==== DATASET EXCERPT

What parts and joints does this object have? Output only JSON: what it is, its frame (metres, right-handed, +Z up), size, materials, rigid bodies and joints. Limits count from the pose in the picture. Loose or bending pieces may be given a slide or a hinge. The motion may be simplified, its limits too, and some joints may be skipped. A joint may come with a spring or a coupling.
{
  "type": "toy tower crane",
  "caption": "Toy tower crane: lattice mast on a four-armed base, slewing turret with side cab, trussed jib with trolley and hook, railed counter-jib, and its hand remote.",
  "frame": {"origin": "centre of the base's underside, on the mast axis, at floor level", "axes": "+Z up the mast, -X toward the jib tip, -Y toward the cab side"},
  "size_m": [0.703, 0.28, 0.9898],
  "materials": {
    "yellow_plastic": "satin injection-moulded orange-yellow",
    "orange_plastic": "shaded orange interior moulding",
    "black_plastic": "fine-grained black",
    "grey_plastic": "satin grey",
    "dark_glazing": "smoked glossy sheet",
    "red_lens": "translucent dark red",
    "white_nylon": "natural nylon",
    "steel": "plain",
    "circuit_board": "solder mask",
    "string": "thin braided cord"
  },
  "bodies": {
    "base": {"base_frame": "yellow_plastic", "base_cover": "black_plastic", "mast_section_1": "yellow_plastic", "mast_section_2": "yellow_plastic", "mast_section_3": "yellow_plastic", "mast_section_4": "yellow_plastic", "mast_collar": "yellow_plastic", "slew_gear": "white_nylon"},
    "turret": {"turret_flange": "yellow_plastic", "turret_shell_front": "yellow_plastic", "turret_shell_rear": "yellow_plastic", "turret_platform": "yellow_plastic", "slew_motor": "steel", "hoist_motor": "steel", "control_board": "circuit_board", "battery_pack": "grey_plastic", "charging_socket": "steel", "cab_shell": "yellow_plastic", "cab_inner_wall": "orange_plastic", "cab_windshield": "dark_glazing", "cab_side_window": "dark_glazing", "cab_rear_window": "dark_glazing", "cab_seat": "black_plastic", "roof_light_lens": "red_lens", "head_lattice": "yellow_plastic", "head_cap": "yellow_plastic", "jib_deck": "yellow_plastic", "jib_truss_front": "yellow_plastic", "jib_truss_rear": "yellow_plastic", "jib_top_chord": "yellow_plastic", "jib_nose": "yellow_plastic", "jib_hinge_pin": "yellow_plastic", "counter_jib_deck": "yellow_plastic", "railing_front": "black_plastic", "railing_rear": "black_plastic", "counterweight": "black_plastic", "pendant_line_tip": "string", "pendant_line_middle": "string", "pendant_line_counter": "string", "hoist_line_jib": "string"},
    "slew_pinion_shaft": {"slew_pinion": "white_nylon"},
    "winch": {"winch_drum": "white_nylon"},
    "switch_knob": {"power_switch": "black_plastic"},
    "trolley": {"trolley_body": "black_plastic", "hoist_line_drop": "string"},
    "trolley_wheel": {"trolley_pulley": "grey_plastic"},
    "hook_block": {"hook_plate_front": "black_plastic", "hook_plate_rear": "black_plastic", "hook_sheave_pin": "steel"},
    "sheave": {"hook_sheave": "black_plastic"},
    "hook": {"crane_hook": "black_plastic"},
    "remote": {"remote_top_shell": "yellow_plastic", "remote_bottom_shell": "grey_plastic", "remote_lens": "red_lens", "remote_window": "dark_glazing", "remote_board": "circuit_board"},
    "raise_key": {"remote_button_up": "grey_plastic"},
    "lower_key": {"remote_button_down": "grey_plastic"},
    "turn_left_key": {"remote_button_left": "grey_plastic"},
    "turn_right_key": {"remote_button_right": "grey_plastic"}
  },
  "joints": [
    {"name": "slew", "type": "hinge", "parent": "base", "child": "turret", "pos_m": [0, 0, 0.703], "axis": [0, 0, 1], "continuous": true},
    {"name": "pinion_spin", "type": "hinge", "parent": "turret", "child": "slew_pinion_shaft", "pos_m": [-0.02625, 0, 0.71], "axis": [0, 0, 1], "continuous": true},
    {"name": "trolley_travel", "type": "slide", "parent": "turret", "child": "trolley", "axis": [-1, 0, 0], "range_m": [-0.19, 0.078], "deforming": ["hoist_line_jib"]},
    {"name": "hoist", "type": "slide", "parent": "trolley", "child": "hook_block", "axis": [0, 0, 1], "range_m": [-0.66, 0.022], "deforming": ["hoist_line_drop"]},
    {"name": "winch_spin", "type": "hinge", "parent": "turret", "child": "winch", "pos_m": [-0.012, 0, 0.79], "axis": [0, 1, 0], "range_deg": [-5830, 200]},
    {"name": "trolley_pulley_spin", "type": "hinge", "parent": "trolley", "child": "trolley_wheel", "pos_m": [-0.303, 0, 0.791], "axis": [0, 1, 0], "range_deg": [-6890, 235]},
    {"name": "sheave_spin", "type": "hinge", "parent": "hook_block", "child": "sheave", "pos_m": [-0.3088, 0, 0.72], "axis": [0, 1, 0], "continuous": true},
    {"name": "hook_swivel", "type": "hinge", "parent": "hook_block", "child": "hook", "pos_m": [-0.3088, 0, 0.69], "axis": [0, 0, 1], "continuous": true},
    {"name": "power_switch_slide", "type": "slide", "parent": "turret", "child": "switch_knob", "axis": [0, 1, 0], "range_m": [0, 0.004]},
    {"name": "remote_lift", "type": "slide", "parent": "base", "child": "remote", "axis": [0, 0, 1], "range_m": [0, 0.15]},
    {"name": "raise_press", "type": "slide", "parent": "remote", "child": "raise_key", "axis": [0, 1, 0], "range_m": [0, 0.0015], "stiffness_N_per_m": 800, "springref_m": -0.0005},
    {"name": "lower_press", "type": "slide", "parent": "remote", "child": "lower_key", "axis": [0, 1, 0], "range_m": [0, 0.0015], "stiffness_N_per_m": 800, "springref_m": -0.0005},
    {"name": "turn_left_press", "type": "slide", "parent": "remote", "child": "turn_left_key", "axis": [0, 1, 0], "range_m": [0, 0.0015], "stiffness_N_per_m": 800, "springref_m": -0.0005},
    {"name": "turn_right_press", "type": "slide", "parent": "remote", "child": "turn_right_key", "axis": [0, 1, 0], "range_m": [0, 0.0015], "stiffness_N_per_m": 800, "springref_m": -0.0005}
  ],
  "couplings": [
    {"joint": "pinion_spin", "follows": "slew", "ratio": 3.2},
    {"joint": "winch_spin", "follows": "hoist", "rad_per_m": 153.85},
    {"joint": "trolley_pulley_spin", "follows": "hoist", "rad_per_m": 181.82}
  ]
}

========

AIM OF THE EXERCISE:
Take the material above and return all of it exactly.

SOLUTION BELOW:
What parts and joints does this object have? Output only JSON: what it is, its frame (metres, right-handed, +Z up), size, materials, rigid bodies and joints. Limits count from the pose in the picture. Loose or bending pieces may be given a slide or a hinge. The motion may be simplified, its limits too, and some joints may be skipped. A joint may come with a spring or a coupling.
{
  "type": "toy tower crane",
  "caption": "Toy tower crane: lattice mast on a four-armed base, slewing turret with side cab, trussed jib with trolley and hook, railed counter-jib, and its hand remote.",
  "frame": {"origin": "centre of the base's underside, on the mast axis, at floor level", "axes": "+Z up the mast, -X toward the jib tip, -Y toward the cab side"},
  "size_m": [0.703, 0.28, 0.9898],
  "materials": {
    "yellow_plastic": "satin injection-moulded orange-yellow",
    "orange_plastic": "shaded orange interior moulding",
    "black_plastic": "fine-grained black",
    "grey_plastic": "satin grey",
    "dark_glazing": "smoked glossy sheet",
    "red_lens": "translucent dark red",
    "white_nylon": "natural nylon",
    "steel": "plain",
    "circuit_board": "solder mask",
    "string": "thin braided cord"
  },
  "bodies": {
    "base": {"base_frame": "yellow_plastic", "base_cover": "black_plastic", "mast_section_1": "yellow_plastic", "mast_section_2": "yellow_plastic", "mast_section_3": "yellow_plastic", "mast_section_4": "yellow_plastic", "mast_collar": "yellow_plastic", "slew_gear": "white_nylon"},
    "turret": {"turret_flange": "yellow_plastic", "turret_shell_front": "yellow_plastic", "turret_shell_rear": "yellow_plastic", "turret_platform": "yellow_plastic", "slew_motor": "steel", "hoist_motor": "steel", "control_board": "circuit_board", "battery_pack": "grey_plastic", "charging_socket": "steel", "cab_shell": "yellow_plastic", "cab_inner_wall": "orange_plastic", "cab_windshield": "dark_glazing", "cab_side_window": "dark_glazing", "cab_rear_window": "dark_glazing", "cab_seat": "black_plastic", "roof_light_lens": "red_lens", "head_lattice": "yellow_plastic", "head_cap": "yellow_plastic", "jib_deck": "yellow_plastic", "jib_truss_front": "yellow_plastic", "jib_truss_rear": "yellow_plastic", "jib_top_chord": "yellow_plastic", "jib_nose": "yellow_plastic", "jib_hinge_pin": "yellow_plastic", "counter_jib_deck": "yellow_plastic", "railing_front": "black_plastic", "railing_rear": "black_plastic", "counterweight": "black_plastic", "pendant_line_tip": "string", "pendant_line_middle": "string", "pendant_line_counter": "string", "hoist_line_jib": "string"},
    "slew_pinion_shaft": {"slew_pinion": "white_nylon"},
    "winch": {"winch_drum": "white_nylon"},
    "switch_knob": {"power_switch": "black_plastic"},
    "trolley": {"trolley_body": "black_plastic", "hoist_line_drop": "string"},
    "trolley_wheel": {"trolley_pulley": "grey_plastic"},
    "hook_block": {"hook_plate_front": "black_plastic", "hook_plate_rear": "black_plastic", "hook_sheave_pin": "steel"},
    "sheave": {"hook_sheave": "black_plastic"},
    "hook": {"crane_hook": "black_plastic"},
    "remote": {"remote_top_shell": "yellow_plastic", "remote_bottom_shell": "grey_plastic", "remote_lens": "red_lens", "remote_window": "dark_glazing", "remote_board": "circuit_board"},
    "raise_key": {"remote_button_up": "grey_plastic"},
    "lower_key": {"remote_button_down": "grey_plastic"},
    "turn_left_key": {"remote_button_left": "grey_plastic"},
    "turn_right_key": {"remote_button_right": "grey_plastic"}
  },
  "joints": [
    {"name": "slew", "type": "hinge", "parent": "base", "child": "turret", "pos_m": [0, 0, 0.703], "axis": [0, 0, 1], "continuous": true},
    {"name": "pinion_spin", "type": "hinge", "parent": "turret", "child": "slew_pinion_shaft", "pos_m": [-0.02625, 0, 0.71], "axis": [0, 0, 1], "continuous": true},
    {"name": "trolley_travel", "type": "slide", "parent": "turret", "child": "trolley", "axis": [-1, 0, 0], "range_m": [-0.19, 0.078], "deforming": ["hoist_line_jib"]},
    {"name": "hoist", "type": "slide", "parent": "trolley", "child": "hook_block", "axis": [0, 0, 1], "range_m": [-0.66, 0.022], "deforming": ["hoist_line_drop"]},
    {"name": "winch_spin", "type": "hinge", "parent": "turret", "child": "winch", "pos_m": [-0.012, 0, 0.79], "axis": [0, 1, 0], "range_deg": [-5830, 200]},
    {"name": "trolley_pulley_spin", "type": "hinge", "parent": "trolley", "child": "trolley_wheel", "pos_m": [-0.303, 0, 0.791], "axis": [0, 1, 0], "range_deg": [-6890, 235]},
    {"name": "sheave_spin", "type": "hinge", "parent": "hook_block", "child": "sheave", "pos_m": [-0.3088, 0, 0.72], "axis": [0, 1, 0], "continuous": true},
    {"name": "hook_swivel", "type": "hinge", "parent": "hook_block", "child": "hook", "pos_m": [-0.3088, 0, 0.69], "axis": [0, 0, 1], "continuous": true},
    {"name": "power_switch_slide", "type": "slide", "parent": "turret", "child": "switch_knob", "axis": [0, 1, 0], "range_m": [0, 0.004]},
    {"name": "remote_lift", "type": "slide", "parent": "base", "child": "remote", "axis": [0, 0, 1], "range_m": [0, 0.15]},
    {"name": "raise_press", "type": "slide", "parent": "remote", "child": "raise_key", "axis": [0, 1, 0], "range_m": [0, 0.0015], "stiffness_N_per_m": 800, "springref_m": -0.0005},
    {"name": "lower_press", "type": "slide", "parent": "remote", "child": "lower_key", "axis": [0, 1, 0], "range_m": [0, 0.0015], "stiffness_N_per_m": 800, "springref_m": -0.0005},
    {"name": "turn_left_press", "type": "slide", "parent": "remote", "child": "turn_left_key", "axis": [0, 1, 0], "range_m": [0, 0.0015], "stiffness_N_per_m": 800, "springref_m": -0.0005},
    {"name": "turn_right_press", "type": "slide", "parent": "remote", "child": "turn_right_key", "axis": [0, 1, 0], "range_m": [0, 0.0015], "stiffness_N_per_m": 800, "springref_m": -0.0005}
  ],
  "couplings": [
    {"joint": "pinion_spin", "follows": "slew", "ratio": 3.2},
    {"joint": "winch_spin", "follows": "hoist", "rad_per_m": 153.85},
    {"joint": "trolley_pulley_spin", "follows": "hoist", "rad_per_m": 181.82}
  ]
}